# Exercise objective
Reproduce the data exactly.

# Source material
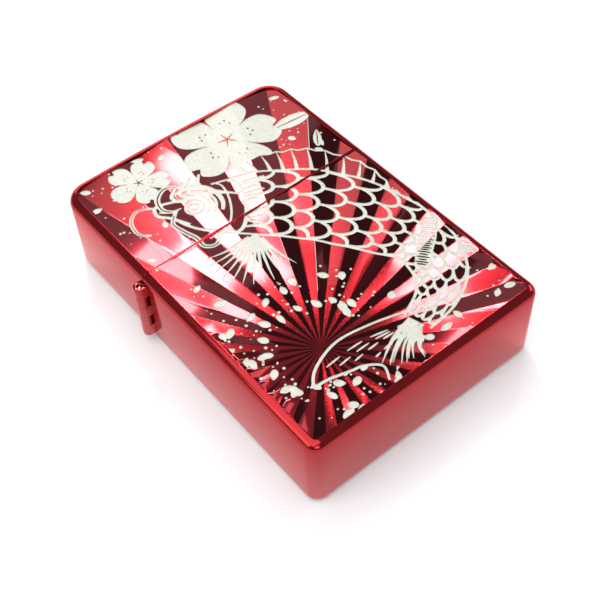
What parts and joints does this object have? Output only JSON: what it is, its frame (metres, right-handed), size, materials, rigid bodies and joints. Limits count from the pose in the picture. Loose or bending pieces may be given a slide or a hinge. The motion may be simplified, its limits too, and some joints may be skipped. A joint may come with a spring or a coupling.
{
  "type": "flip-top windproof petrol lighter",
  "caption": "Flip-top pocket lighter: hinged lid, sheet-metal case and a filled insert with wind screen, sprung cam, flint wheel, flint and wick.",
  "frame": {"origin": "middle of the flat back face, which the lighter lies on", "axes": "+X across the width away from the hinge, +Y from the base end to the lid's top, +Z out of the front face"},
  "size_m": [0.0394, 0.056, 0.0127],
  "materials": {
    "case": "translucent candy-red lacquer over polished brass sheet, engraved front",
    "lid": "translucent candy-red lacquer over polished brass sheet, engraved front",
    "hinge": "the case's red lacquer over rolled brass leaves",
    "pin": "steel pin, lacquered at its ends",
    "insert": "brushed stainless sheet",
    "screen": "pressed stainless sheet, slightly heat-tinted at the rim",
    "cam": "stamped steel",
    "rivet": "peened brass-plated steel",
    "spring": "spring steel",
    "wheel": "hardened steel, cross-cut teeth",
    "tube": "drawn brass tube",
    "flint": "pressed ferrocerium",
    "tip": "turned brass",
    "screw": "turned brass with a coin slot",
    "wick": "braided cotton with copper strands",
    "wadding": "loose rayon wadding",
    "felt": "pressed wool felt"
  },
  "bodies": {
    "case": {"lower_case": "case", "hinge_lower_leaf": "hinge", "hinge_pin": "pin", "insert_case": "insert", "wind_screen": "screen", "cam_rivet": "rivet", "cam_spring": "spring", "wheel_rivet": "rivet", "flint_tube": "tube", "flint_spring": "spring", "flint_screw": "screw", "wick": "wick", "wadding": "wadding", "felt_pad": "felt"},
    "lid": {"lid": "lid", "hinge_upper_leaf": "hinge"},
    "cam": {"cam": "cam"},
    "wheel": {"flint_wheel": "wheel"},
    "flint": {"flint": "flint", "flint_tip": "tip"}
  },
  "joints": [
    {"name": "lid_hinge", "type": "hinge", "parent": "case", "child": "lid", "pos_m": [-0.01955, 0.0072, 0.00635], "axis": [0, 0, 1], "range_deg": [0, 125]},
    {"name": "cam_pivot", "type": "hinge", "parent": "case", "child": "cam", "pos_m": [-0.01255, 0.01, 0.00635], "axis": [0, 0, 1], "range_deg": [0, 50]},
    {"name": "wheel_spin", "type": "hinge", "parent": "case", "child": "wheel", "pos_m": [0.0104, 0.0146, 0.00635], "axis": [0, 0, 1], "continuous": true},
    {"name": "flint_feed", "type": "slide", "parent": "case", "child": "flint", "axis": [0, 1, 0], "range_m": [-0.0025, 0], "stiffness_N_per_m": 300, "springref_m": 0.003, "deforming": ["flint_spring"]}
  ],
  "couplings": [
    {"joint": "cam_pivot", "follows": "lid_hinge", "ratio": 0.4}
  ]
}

# Complete answer
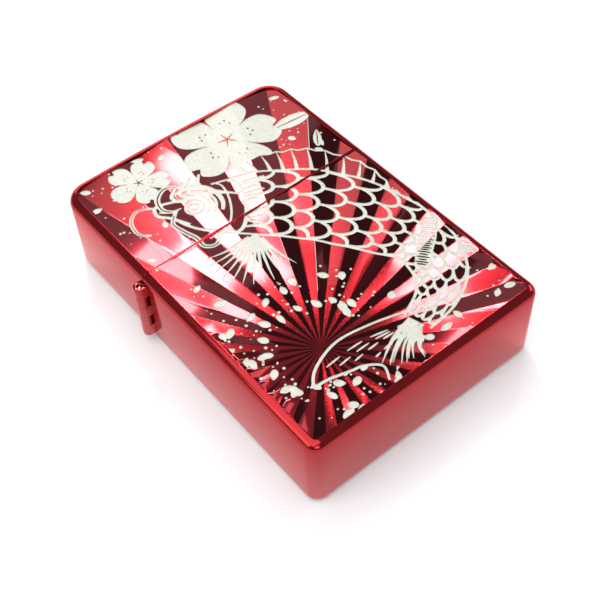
What parts and joints does this object have? Output only JSON: what it is, its frame (metres, right-handed), size, materials, rigid bodies and joints. Limits count from the pose in the picture. Loose or bending pieces may be given a slide or a hinge. The motion may be simplified, its limits too, and some joints may be skipped. A joint may come with a spring or a coupling.
{
  "type": "flip-top windproof petrol lighter",
  "caption": "Flip-top pocket lighter: hinged lid, sheet-metal case and a filled insert with wind screen, sprung cam, flint wheel, flint and wick.",
  "frame": {"origin": "middle of the flat back face, which the lighter lies on", "axes": "+X across the width away from the hinge, +Y from the base end to the lid's top, +Z out of the front face"},
  "size_m": [0.0394, 0.056, 0.0127],
  "materials": {
    "case": "translucent candy-red lacquer over polished brass sheet, engraved front",
    "lid": "translucent candy-red lacquer over polished brass sheet, engraved front",
    "hinge": "the case's red lacquer over rolled brass leaves",
    "pin": "steel pin, lacquered at its ends",
    "insert": "brushed stainless sheet",
    "screen": "pressed stainless sheet, slightly heat-tinted at the rim",
    "cam": "stamped steel",
    "rivet": "peened brass-plated steel",
    "spring": "spring steel",
    "wheel": "hardened steel, cross-cut teeth",
    "tube": "drawn brass tube",
    "flint": "pressed ferrocerium",
    "tip": "turned brass",
    "screw": "turned brass with a coin slot",
    "wick": "braided cotton with copper strands",
    "wadding": "loose rayon wadding",
    "felt": "pressed wool felt"
  },
  "bodies": {
    "case": {"lower_case": "case", "hinge_lower_leaf": "hinge", "hinge_pin": "pin", "insert_case": "insert", "wind_screen": "screen", "cam_rivet": "rivet", "cam_spring": "spring", "wheel_rivet": "rivet", "flint_tube": "tube", "flint_spring": "spring", "flint_screw": "screw", "wick": "wick", "wadding": "wadding", "felt_pad": "felt"},
    "lid": {"lid": "lid", "hinge_upper_leaf": "hinge"},
    "cam": {"cam": "cam"},
    "wheel": {"flint_wheel": "wheel"},
    "flint": {"flint": "flint", "flint_tip": "tip"}
  },
  "joints": [
    {"name": "lid_hinge", "type": "hinge", "parent": "case", "child": "lid", "pos_m": [-0.01955, 0.0072, 0.00635], "axis": [0, 0, 1], "range_deg": [0, 125]},
    {"name": "cam_pivot", "type": "hinge", "parent": "case", "child": "cam", "pos_m": [-0.01255, 0.01, 0.00635], "axis": [0, 0, 1], "range_deg": [0, 50]},
    {"name": "wheel_spin", "type": "hinge", "parent": "case", "child": "wheel", "pos_m": [0.0104, 0.0146, 0.00635], "axis": [0, 0, 1], "continuous": true},
    {"name": "flint_feed", "type": "slide", "parent": "case", "child": "flint", "axis": [0, 1, 0], "range_m": [-0.0025, 0], "stiffness_N_per_m": 300, "springref_m": 0.003, "deforming": ["flint_spring"]}
  ],
  "couplings": [
    {"joint": "cam_pivot", "follows": "lid_hinge", "ratio": 0.4}
  ]
}